Hourly productivity at edit-a-thons is all over the place, regardless of size and length. Edit-a-thons with lots of new editors can also be just as productive as those with lots of experienced editors.

We also looked into how productive new editors at the events were, to see if the budget and hours put into implementing the edit-a-thons were supporting new editors to be productive at the event (see Graph 7).

Graph 7: Hourly productivity by participants This bubble graph shows how the number of participants and proportion of new account creators relate to the number of pages of text produced each edit-a-thon hour. As illustrated by bubble size and label, in which larger bubbles represent more pages of text each hour, there was a lot of variation in the number of pages of text produced per hour. The two largest bubbles demonstrate an interesting thing, that high proportions of new editors in an edit-a-thon group does not necessarily lead to less productivity, new user groups can be highly productive in terms of adding content to the article namespace.
The most commonly reported data about production at edit-a-thons was about article creation/improvement. This is followed by media and article quality, respectively.

The majority (72%) edit-a-thons reported included how many pages were created or improved on wiki during the event. In total, 620 pages were created or improved during the 46 edit-a-thons! It was also reported that 334 images or media were added, and 81 of those were added to project pages. 7 of the edit-a-thons reported producing Good Articles, totaling 51. Two of the edit-a-thons reported 4 Featured Articles coming out of the event (see Graph 8).
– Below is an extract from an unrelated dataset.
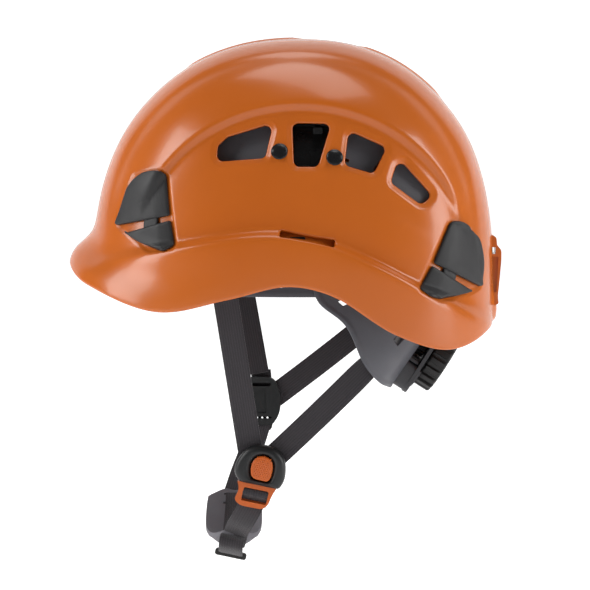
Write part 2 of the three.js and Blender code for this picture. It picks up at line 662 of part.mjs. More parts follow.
function makeNapeArms() {
  for (const [label, side] of SIDES) {
    const edge = (points) => new THREE.CatmullRomCurve3(mirrored(points, side));
    const [front, rear] = [edge(ARM_FRONT_EDGE), edge(ARM_REAR_EDGE)];
    const face = (lift) => Array.from({ length: ARM_STEPS + 1 }, (_, step) => {
      const share = step / ARM_STEPS;
      const [low, high] = [front.getPoint(share), rear.getPoint(share)];
      const along = front.getTangent(share).add(rear.getTangent(share));
      const normal = high.clone().sub(low).cross(along).normalize();
      normal.multiplyScalar(Math.sign(normal.y * side) * lift);
      return ARM_ACROSS.map((w) => low.clone().lerp(high, w).add(normal));
    });
    const { x, y, z } = NAPE_PIVOT;
    const axis = new THREE.Vector3(0, side, 0);
    const hole = rod(PIN_RADIUS + GAP, DRILL_REACH, new THREE.Vector3(x, side * y, z), axis, BORE_SIDES);
    add(`nape_arm_${label}`, cut(slab(face(ARM_WALL), face(0)), [hole]), DARK_GREY);
    const bandOuter = BAND_HALF_WIDTH + BAND_WALL - y;
    const foot = bandOuter - PIN.foot;
    const pin = [[0, foot], [PIN_RADIUS, foot], [PIN_RADIUS, PIN.under], [PIN_HEAD_RADIUS, PIN.under],
      [PIN_HEAD_RADIUS, PIN.edge], [0, PIN.top]];
    add(`nape_pin_${label}`, turned(pin, new THREE.Vector3(x, side * y, z), axis, 16), BLACK);
  }
}

// The wheel's own plane: y across the head, z up along the wheel's face, x along its axis.
const WHEEL_UP = WHEEL_AXIS.clone().cross(Y_AXIS);
const wheelFrame = planeFrame(WHEEL_CENTRE, Y_AXIS, WHEEL_UP);

function makeHousing() {
  const { bottom, top, halfWidth, front, back, corner } = HOUSING;
  const outline = (shrink) => roundedShape(rectangle(-halfWidth + shrink, bottom + shrink,
    halfWidth - shrink, top - shrink), corner);
  const coverBack = front + COVER_WALL;
  const body = plate(outline(0), coverBack + GAP, back, wheelFrame);
  const { halfHeight, front: cavityFront, back: cavityBack, corner: cavityCorner } = RACK_CAVITY;
  const mouth = halfWidth + CUT_PAST;
  const cavity = plate(roundedShape(rectangle(-mouth, -halfHeight, mouth, halfHeight), cavityCorner),
    cavityFront, cavityBack, wheelFrame);
  const bore = plate(circleShape(SHAFT_RADIUS + GAP), cavityBack - CUT_PAST, back + CUT_PAST, wheelFrame,
    ROUND_STEPS);
  add('ratchet_housing', cut(body, [cavity, bore]), MID_GREY);
  add('housing_cover', plate(outline(COVER_INSET), front, coverBack, wheelFrame), DARK_GREY);
  const padBack = front - GAP;
  add('nape_pad', plate(outline(NAPE_PAD_INSET), padBack - NAPE_PAD_WALL, padBack, wheelFrame), FOAM);
}

function circleShape(radius, x = 0, y = 0) {
  const shape = new THREE.Shape();
  shape.absarc(x, y, radius, 0, 2 * Math.PI);
  return shape;
}

// An outline that steps in and out between two radii, for grips and for gear teeth.
function notchedShape(count, outer, inner, share) {
  const pitch = (2 * Math.PI) / count;
  const corners = [[outer, 0], [outer, share], [inner, share + FLANK_SHARE], [inner, 1 - FLANK_SHARE]];
  return new THREE.Shape(Array.from({ length: count }, (_, index) => corners.map(([radius, part]) => {
    const angle = (index + part) * pitch;
    return new THREE.Vector2(radius * Math.cos(angle), radius * Math.sin(angle));
  })).flat());
}

function makeWheel() {
  const half = WHEEL_WALL / 2;
  const rim = notchedShape(WHEEL_GRIPS, WHEEL_RADIUS, WHEEL_RADIUS - WHEEL_GRIP_DEPTH, GRIP_SHARE);
  const { front, back } = RACK_CAVITY;
  const grip = plate(rim, -half, half, wheelFrame);
  const shaft = plate(circleShape(SHAFT_RADIUS), back + 2 * GAP, -half + CUT_PAST, wheelFrame, ROUND_STEPS);
  add('adjuster_knob', joined([grip, shaft]), BLACK);
  const teeth = notchedShape(PINION_TEETH, PINION_RADIUS, PINION_RADIUS - PINION_TOOTH, PINION_SHARE);
  add('pinion', plate(teeth, front + RACK_SIDE_GAP, back - GAP, wheelFrame), MID_GREY);
}

function makeRacks() {
  const { bottom, root, top, inner, outer, pitch, tooth } = RACK;
  const { front, back } = RACK_CAVITY;
  for (const [label, side] of SIDES) {
    const corners = [];
    for (let y = inner; y + pitch <= outer; y += pitch) {
      corners.push([y, bottom], [y + tooth, bottom], [y + tooth, root], [y + pitch, root]);
    }
    corners.push([outer, top], [inner, top]);
    const shape = new THREE.Shape(corners.map(([y, z]) => new THREE.Vector2(side * y, side * z)));
    add(`rack_${label}`, plate(shape, front + RACK_SIDE_GAP, back - RACK_SIDE_GAP, wheelFrame), MID_GREY);
  }
}

// ---- Chin straps -------------------------------------------------------------------------

function makeStraps() {
  for (const [label, side] of SIDES) {
    const front = mirrored([...FRONT_STRAP_TOP, FRONT_STRAP_END[label]], side);
    add(`strap_front_${label}`, strap(front, X_AXIS, X_AXIS, WEB_WIDTH, WEB_WALL, FRONT_STRAP_STEPS), WEBBING);
    const rear = mirrored([REAR_STRAP_TOP[label], REAR_STRAP_END[label]], side);
    const across = new THREE.Vector3(-1, 0, 1);
    add(`strap_rear_${label}`, strap(rear, across, across, WEB_WIDTH, WEB_WALL), WEBBING);
  }
  const left = mirrored(CHIN_STRAP_LEFT, LEFT);
  add('chin_strap_left', strap(left, X_AXIS, X_AXIS, WEB_WIDTH, WEB_WALL), WEBBING);
  const right = mirrored(CHIN_STRAP_RIGHT, RIGHT);
  add('chin_strap_right', strap(right, X_AXIS, X_AXIS, WEB_WIDTH, WEB_WALL), WEBBING);
}

// ---- Buckle ------------------------------------------------------------------------------

const buckleX = new THREE.Vector3(Math.cos(BUCKLE_TILT), 0, -Math.sin(BUCKLE_TILT));
const buckleY = new THREE.Vector3(Math.sin(BUCKLE_TILT), 0, Math.cos(BUCKLE_TILT));
const buckleFrame = planeFrame(BUCKLE_CENTRE, buckleX, buckleY);

function makeBuckle() {
  const { halfWidth, top, bottom, halfWall, corner } = BUCKLE;
  const { bottomHalf, bottomRise, shoulder, topHalf } = BUCKLE_WAIST;
  const right = [[bottomHalf, bottom], [halfWidth, bottom + bottomRise], [halfWidth, shoulder], [topHalf, top]];
  const left = right.map(([x, y]) => [-x, y]).reverse();
  const body = plate(roundedShape([...right, ...left], corner), -halfWall, halfWall, buckleFrame);
  const reach = PRONG.outer + PRONG_CLEARANCE;
  const depth = TONGUE.halfWall + PRONG_CLEARANCE;
  const slot = plate(roundedShape(rectangle(-reach, bottom - 2 * CUT_PAST, reach, PRONG.top + CUT_PAST), CUT_PAST),
    -depth, depth, buckleFrame);
  const pocket = plate(buttonShape(BUTTON_CLEARANCE), BUTTON_POCKET_FLOOR, halfWall + CUT_PAST, buckleFrame);
  add('buckle_body', cut(body, [slot, pocket]), BLACK);
  add('release_button', plate(buttonShape(0), BUTTON.back, BUTTON.front, buckleFrame), ORANGE);
  const spring = circleShape(SPRING_RADIUS, BUTTON.x, BUTTON.y);
  add('button_spring', plate(spring, BUTTON_POCKET_FLOOR + GAP, BUTTON.back - GAP, buckleFrame, ROUND_STEPS),
    STEEL);
}

function buttonShape(clearance) {
  const { x, y, halfWidth, halfHeight, corner } = BUTTON;
  const [w, h] = [halfWidth + clearance, halfHeight + clearance];
  return roundedShape(rectangle(x - w, y - h, x + w, y + h), corner);
}

function makeTongue() {
  const { halfWidth, top, bottom, halfWall, frameHalfWall, corner } = TONGUE;
  const frame = plate(roundedShape(rectangle(-halfWidth, bottom, halfWidth, top), corner),
    -frameHalfWall, frameHalfWall, buckleFrame);
  const window = TONGUE_WINDOW;
  const hole = roundedShape(rectangle(-window.halfWidth, window.bottom, window.halfWidth, window.top), window.corner);
  const opening = plate(hole, -frameHalfWall - CUT_PAST, frameHalfWall + CUT_PAST, buckleFrame);
  const prongs = [LEFT, RIGHT].map((side) => {
    const edges = [side * PRONG.inner, side * PRONG.outer].sort((a, b) => a - b);
    const outline = roundedShape(rectangle(edges[0], top - CUT_PAST, edges[1], PRONG.top), PRONG.corner);
    return plate(outline, -halfWall, halfWall, buckleFrame);
  });
  add('buckle_tongue', cut(joined([frame, ...prongs]), [opening]), ORANGE);
}

// ---- Chin cup ----------------------------------------------------------------------------

function makeCup() {
  const { near, far, wall, halfWidth, taper, rim, x: cupX, drift } = CHIN_CUP;
  const [rows, columns] = CUP_STEPS;
  const cupPoint = (along, across, depth) => {
    const end = 2 * along - 1;
    const reach = halfWidth * (1 - taper * end * end);
    const keel = CUP_KEEL.z - CUP_KEEL.sag * Math.sin(Math.PI * along) + CUP_KEEL.rise * along ** CUP_KEEL.power;
    const height = keel + rim * across * across - depth;
    return new THREE.Vector3(cupX - drift * along + reach * across, lerp(near, far, along), height);
  };
  const face = (depth) => Array.from({ length: rows + 1 }, (_, i) => (
    Array.from({ length: columns + 1 }, (__, j) => cupPoint(i / rows, (2 * j) / columns - 1, depth))));
  add('chin_cup', slab(face(0), face(wall)), MID_GREY);
}

function makeStrapTip() {
  const { x, y, z, halfWidth, halfHeight, halfWall, corner, tilt } = STRAP_TIP;
  const tipFrame = planeFrame(new THREE.Vector3(x, y, z), new THREE.Vector3(Math.cos(tilt), 0, Math.sin(tilt)),
    new THREE.Vector3(-Math.sin(tilt), 0, Math.cos(tilt)));
  const outline = roundedShape(rectangle(-halfWidth, -halfHeight, halfWidth, halfHeight), corner);
  add('strap_tip', plate(outline, -halfWall, halfWall, tipFrame), BLACK);
}

// ---- Divider -----------------------------------------------------------------------------

// The divider's plane faces right: x rearwards, y up, thickness towards the head.
const dividerFrame = planeFrame(DIVIDER_CENTRE, X_AXIS, Z_AXIS);

function makeDivider() {
  const { halfWidth, halfHeight, halfWall } = DIVIDER;
  const oval = new THREE.Shape();
  oval.absellipse(0, 0, halfWidth, halfHeight, 0, 2 * Math.PI);
  const body = plate(oval, -halfWall, halfWall, dividerFrame, ROUND_STEPS);
  const through = halfWall + CUT_PAST;
  const slots = DIVIDER_SLOTS.map((height) => {
    const corners = rectangle(-SLOT_HALF.width, height - SLOT_HALF.height, SLOT_HALF.width, height + SLOT_HALF.height);
    return plate(roundedShape(corners, SLOT_HALF.corner), -through, through, dividerFrame);
  });
  add('divider_body', cut(body, slots), BLACK);
}

function makeLever() {
  const { halfWidth, top, bottom, wall, corner, clearance } = LEVER;
  const { radius, drop } = LEVER_PIN;
  const outside = -DIVIDER.halfWall - clearance;
  const outline = roundedShape(rectangle(-halfWidth, bottom, halfWidth, top), corner);
  const blade = plate(outline, outside - wall, outside, dividerFrame);
  const barrel = new THREE.Vector3(0, top - drop, outside - wall / 2).applyMatrix4(dividerFrame);
  const drill = rod(radius + LEVER_PIN.clearance, halfWidth + CUT_PAST, barrel, X_AXIS, PIN_SIDES);
  add('divider_lever', cut(blade, [drill]), BLACK);
  add('divider_pin', rod(radius, halfWidth, barrel, X_AXIS, PIN_SIDES), STEEL);
}

makeShell();
makePlugs();
makeShutters();
makeClips();
makeBracket();
makeHeadband();
makeAnchors();
makeCradle();
makeNapeArms();
makeHousing();
makeWheel();
makeRacks();
makeStraps();
makeBuckle();
makeTongue();
makeCup();
makeStrapTip();
makeDivider();
makeLever();

export default helmet;
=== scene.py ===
# Climbing helmet: the looks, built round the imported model. Lengths are in millimetres inside the
# helper functions and become metres when a mesh is made. Front is -X, left is -Y, up is +Z.
import math

import bmesh
import bpy
import numpy as np
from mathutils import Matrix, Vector
from mathutils.geometry import tessellate_polygon


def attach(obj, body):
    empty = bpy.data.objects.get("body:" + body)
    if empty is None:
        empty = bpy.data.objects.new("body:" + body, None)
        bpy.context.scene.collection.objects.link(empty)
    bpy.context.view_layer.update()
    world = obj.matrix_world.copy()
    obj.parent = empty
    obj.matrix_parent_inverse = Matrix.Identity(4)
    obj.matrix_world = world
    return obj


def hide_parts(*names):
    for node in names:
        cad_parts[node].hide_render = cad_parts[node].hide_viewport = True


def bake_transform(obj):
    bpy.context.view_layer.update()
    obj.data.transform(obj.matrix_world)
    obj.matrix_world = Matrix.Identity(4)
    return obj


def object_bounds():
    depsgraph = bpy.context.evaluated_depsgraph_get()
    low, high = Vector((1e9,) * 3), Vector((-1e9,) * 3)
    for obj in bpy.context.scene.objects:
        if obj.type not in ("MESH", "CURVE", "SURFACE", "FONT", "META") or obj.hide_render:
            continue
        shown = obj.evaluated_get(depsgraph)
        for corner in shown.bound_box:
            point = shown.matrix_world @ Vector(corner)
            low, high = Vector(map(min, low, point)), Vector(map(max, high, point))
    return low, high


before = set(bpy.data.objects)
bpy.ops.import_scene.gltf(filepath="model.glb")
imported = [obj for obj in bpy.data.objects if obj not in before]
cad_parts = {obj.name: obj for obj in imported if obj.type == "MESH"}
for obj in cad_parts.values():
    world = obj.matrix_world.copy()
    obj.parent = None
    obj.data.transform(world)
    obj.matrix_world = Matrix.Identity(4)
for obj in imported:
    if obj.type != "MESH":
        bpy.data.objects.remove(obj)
cad_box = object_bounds()

MM = 0.001
LEFT, RIGHT = -1, 1
SIDES = (("left", LEFT), ("right", RIGHT))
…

Graph 8: Edit-a-thons bar graph: increasing quality The bars on the graph illustrated the total number of pages created, photos added, photos used on other Wikimedia projects, good articles, and featured articles. The largest impacts in terms of quality include that a total of 620 pages were created or improved, 51 of which were rated as “good articles” and 4 that became "featured articles." During the edit-a-thons, there were also 81 photos incorporated into Wikipedia articles.
Recruitment and retention of new editors
The majority of the 46 edit-a-thons reported were able to pull data about retention. Out of 328 new editors who attended these edit-a-thons, after 6-months, only three were actively editing.

We also wanted to learn about the retention of active editors after they attended an edit-a-thon. In the survey, we asked program leaders to report the retention of their active editors 3 and 6 months after the end of the event. A retained active editor is considered a Wikipedia editor making an average of five or more edits a month. Out of the 46 edit-a-thons reported on, 37 of them (80%) had reached or passed the 3 months after their event end date. 29 of the 46 (63%) passed their 6 month mark, so we were able to gather retention data for those edit-a-thons only.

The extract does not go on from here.